Skipping heat protectant because “it’s just a blow dryer.” Blow dryers can reach temperatures above 150°C. Without a protectant, that heat progressively damages the cuticle — not in one session, but over weeks and months of unprotected use. This applies to every hair type.

Washing more because your scalp feels oily. Over-washing strips the scalp’s natural oils, which triggers it to produce even more to compensate. That rebound oil cycle is why some people feel like their hair gets greasier the more they wash. If you’ve been washing daily, try spacing it out gradually — the scalp usually recalibrates within 2–3 weeks.

Towel-drying with a bath towel. Terry cloth is rough. Rubbing hair with a standard towel lifts the cuticle, causes frizz, and creates friction damage — especially on curly and coily textures. Use a microfiber towel or a cotton T-shirt instead. Squeeze, don’t rub.

FAQ

What is a good hair care routine?

A good routine includes five steps in order: cleanse the scalp, condition the lengths, treat specific concerns (like dryness or damage), protect from heat and environmental stress, and style. The products and frequency change based on your hair type, porosity, density, and scalp condition — there’s no single routine that works for everyone.

How often should I wash my hair?

It depends on your scalp, not your hair. Oily scalps may need washing every 1–2 days. Balanced scalps typically do well at 2–3 times per week. Dry scalps and coily hair types can often go 7–10 days. The right frequency is whatever keeps your scalp clean and comfortable without stripping your hair dry.

What is hair porosity?

Porosity is how open or closed your hair’s cuticle layer is, which determines how easily it absorbs and retains moisture.
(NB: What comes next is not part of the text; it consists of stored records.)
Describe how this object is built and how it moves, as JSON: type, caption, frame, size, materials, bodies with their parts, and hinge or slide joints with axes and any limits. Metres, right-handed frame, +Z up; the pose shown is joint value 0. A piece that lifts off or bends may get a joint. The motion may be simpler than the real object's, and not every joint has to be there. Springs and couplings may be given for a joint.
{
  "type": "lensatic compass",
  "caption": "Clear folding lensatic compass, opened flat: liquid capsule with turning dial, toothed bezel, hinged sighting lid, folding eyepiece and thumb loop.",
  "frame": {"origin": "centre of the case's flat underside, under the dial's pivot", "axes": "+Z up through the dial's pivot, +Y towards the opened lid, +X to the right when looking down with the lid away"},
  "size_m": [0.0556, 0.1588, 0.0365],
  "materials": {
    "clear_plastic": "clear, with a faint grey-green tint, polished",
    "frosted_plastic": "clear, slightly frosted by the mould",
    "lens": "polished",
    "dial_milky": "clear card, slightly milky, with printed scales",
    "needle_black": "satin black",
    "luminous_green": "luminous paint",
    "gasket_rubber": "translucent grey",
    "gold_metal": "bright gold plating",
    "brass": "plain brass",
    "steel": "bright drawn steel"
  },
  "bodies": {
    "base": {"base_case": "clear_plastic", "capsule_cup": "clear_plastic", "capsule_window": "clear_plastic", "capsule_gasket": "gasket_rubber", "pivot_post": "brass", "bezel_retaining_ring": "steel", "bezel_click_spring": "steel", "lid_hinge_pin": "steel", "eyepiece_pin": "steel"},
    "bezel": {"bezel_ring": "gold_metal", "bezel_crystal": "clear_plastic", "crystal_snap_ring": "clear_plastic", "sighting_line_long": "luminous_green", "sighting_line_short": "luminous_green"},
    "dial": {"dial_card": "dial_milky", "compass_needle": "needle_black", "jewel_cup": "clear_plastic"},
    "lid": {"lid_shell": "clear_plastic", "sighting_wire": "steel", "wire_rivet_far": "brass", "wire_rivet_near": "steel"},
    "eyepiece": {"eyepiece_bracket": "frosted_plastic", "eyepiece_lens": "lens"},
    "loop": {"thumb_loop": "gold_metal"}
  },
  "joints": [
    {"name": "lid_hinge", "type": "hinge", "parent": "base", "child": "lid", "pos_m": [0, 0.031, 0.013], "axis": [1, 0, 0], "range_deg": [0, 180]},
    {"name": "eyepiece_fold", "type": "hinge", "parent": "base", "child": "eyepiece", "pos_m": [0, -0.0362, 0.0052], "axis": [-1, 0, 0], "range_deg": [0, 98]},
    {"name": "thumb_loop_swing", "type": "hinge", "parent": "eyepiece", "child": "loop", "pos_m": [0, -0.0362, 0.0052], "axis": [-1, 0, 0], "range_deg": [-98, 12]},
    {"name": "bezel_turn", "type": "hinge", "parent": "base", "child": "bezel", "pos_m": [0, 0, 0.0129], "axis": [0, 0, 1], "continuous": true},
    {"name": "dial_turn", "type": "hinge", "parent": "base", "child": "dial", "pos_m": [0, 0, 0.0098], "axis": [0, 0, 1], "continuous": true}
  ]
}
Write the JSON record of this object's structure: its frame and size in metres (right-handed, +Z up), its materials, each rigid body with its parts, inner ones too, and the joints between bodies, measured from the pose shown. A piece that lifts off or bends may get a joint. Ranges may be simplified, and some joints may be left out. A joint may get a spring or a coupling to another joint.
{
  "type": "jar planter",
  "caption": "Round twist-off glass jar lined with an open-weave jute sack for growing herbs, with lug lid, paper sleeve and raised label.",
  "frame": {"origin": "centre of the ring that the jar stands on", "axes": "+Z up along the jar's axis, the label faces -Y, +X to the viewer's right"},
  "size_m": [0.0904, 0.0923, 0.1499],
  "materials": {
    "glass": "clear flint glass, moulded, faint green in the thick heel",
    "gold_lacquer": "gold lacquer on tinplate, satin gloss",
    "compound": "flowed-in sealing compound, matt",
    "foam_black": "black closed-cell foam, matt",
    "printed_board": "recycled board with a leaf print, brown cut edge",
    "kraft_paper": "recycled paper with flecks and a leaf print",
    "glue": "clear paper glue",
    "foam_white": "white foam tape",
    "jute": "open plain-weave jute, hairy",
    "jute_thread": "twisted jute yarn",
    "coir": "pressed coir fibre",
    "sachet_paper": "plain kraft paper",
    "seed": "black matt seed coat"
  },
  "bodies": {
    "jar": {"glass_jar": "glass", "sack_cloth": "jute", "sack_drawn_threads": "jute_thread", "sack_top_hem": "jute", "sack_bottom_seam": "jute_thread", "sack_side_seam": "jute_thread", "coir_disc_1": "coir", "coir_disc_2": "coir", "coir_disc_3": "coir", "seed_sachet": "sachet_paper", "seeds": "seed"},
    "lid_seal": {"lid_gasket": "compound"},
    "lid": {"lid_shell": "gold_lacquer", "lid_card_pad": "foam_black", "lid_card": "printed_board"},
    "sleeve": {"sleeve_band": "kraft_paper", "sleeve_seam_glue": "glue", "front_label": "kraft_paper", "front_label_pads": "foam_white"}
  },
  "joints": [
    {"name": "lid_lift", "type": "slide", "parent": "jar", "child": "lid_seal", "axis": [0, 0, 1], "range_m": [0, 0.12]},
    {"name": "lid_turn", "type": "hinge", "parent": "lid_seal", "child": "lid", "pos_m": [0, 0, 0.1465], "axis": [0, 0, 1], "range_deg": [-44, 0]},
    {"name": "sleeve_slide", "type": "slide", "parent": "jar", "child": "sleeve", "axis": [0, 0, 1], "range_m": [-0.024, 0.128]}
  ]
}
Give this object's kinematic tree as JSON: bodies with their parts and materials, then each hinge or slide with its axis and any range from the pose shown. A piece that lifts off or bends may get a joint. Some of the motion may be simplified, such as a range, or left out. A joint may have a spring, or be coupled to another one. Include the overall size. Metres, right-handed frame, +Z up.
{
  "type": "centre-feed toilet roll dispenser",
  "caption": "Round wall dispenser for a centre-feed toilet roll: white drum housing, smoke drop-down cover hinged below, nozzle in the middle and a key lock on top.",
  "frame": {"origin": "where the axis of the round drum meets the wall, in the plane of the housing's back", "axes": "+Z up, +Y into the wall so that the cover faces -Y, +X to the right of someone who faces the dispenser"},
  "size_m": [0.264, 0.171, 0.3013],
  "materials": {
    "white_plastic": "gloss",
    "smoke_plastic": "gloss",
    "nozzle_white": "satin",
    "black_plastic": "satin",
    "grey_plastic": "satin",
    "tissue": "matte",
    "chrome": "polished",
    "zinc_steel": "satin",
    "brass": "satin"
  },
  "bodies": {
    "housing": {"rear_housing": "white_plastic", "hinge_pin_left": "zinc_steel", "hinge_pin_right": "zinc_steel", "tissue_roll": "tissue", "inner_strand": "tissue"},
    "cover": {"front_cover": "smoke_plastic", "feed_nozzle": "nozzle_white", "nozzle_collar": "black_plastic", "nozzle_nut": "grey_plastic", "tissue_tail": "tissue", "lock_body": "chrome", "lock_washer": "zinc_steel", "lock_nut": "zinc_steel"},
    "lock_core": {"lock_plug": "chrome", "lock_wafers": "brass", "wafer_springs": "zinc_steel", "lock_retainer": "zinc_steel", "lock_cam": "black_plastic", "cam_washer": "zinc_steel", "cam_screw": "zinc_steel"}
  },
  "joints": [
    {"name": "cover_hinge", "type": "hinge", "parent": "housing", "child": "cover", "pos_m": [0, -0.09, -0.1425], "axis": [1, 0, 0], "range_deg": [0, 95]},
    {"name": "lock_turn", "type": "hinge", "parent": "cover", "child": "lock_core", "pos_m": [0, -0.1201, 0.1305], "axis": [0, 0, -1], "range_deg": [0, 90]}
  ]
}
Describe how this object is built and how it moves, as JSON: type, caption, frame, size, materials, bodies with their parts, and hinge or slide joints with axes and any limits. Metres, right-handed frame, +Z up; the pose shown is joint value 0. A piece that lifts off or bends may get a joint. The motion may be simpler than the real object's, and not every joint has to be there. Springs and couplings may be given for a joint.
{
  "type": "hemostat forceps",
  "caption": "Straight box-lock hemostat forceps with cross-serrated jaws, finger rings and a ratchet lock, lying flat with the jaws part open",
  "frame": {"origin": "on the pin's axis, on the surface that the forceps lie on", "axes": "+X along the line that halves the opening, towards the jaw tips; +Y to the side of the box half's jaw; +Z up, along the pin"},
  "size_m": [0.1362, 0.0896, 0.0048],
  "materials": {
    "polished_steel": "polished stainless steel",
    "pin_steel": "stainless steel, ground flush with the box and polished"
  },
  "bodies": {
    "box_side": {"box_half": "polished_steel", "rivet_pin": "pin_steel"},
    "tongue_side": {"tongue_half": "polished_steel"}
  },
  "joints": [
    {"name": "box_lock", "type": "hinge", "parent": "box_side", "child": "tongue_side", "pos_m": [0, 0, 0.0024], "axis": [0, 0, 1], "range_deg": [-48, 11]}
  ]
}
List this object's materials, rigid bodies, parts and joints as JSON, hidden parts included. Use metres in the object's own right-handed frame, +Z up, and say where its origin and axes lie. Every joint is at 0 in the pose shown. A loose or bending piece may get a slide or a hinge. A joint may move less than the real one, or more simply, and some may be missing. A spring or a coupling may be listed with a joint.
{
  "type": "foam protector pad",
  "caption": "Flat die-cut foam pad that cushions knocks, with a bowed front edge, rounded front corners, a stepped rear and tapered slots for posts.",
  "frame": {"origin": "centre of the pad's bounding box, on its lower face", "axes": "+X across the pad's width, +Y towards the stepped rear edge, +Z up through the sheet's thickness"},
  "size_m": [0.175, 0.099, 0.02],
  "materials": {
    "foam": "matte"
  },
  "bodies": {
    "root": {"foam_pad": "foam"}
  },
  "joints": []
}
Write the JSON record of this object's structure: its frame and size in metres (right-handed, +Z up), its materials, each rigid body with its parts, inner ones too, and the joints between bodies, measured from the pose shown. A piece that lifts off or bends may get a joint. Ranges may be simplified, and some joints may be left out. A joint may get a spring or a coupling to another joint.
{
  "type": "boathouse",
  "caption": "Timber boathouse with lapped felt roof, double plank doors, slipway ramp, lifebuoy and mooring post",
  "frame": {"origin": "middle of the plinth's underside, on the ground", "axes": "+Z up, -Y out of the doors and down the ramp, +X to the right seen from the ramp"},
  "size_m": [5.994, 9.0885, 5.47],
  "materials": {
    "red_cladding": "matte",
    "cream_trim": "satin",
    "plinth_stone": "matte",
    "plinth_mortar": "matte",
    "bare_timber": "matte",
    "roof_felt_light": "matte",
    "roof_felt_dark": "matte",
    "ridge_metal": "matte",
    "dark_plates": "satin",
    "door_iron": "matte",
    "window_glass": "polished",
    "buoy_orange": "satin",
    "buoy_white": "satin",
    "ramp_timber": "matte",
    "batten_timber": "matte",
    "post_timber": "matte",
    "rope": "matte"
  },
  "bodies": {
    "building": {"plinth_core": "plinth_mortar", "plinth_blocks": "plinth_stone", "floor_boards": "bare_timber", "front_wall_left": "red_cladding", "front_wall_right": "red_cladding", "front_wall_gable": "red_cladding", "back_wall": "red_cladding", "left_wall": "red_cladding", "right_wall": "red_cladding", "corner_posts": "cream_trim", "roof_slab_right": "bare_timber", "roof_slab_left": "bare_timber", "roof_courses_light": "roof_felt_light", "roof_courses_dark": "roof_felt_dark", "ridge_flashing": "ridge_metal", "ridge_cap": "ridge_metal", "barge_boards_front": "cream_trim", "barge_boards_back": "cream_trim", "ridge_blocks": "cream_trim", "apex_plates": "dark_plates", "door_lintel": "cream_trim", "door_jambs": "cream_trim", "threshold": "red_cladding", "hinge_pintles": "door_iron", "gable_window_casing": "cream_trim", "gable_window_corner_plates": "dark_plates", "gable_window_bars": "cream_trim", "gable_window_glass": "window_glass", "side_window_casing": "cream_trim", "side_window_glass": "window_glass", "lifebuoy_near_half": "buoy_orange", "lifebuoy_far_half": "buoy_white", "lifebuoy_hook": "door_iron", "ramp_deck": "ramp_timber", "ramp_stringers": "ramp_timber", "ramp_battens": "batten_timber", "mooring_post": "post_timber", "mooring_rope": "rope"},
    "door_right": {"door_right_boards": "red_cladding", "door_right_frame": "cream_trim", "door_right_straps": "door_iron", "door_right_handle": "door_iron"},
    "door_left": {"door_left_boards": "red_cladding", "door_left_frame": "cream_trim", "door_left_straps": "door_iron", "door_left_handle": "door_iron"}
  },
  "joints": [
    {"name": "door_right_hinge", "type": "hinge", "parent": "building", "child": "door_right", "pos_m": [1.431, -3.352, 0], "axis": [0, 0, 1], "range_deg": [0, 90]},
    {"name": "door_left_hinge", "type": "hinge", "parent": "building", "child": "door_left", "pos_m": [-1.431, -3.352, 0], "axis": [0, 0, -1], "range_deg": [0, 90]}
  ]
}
Low porosity means tightly sealed cuticles that resist moisture. High porosity means raised cuticles that absorb moisture fast but lose it quickly. Porosity affects which products work for you more than hair type does in many cases. For a full breakdown of how to test yours, see our hair porosity test guide.

Should conditioner go on roots or ends?

Ends. Conditioner is designed for the older, drier parts of the hair strand — mid-lengths to ends. Applying it to the roots can cause buildup, weigh down volume, and make the scalp feel greasy. The exception is very long coily hair where the entire strand is uniformly dry.

How often should I deep condition my hair?

Most hair benefits from deep conditioning once a week or every two weeks. Curly and coily types tend to need it weekly, especially in dry climates or winter. Straight and wavy types can usually go every 2–3 weeks unless the hair is color-treated or heat-damaged. If your hair starts feeling mushy or limp after deep conditioning, cut back — that’s moisture overload.

Does cutting hair make it grow faster?

No. Hair grows from the follicle at the scalp, and cutting the ends does not affect growth rate. What trimming does is remove split ends before they travel up the shaft, which prevents breakage and keeps your length looking fuller and healthier. Regular trims every 8–12 weeks are maintenance, not a growth strategy.

Is co-washing better than shampooing?

Neither is universally better — it depends on your hair type and scalp condition. Co-washing (using only conditioner to cleanse) works well for curly and coily hair that’s prone to dryness, because it cleanses without stripping moisture. But it doesn’t remove heavy buildup effectively, so even co-wash-only routines benefit from a clarifying shampoo every few weeks. Straight and wavy hair types usually need traditional shampoo to manage oil at the roots.


Your hair is doing something specific — and the right routine starts with understanding what that is. If you’d rather skip the trial-and-error, book a consultation at Salon 1150 in Austin. We’ll assess your type, porosity, and scalp condition in person and build a routine around what your hair actually needs — not what the internet guesses.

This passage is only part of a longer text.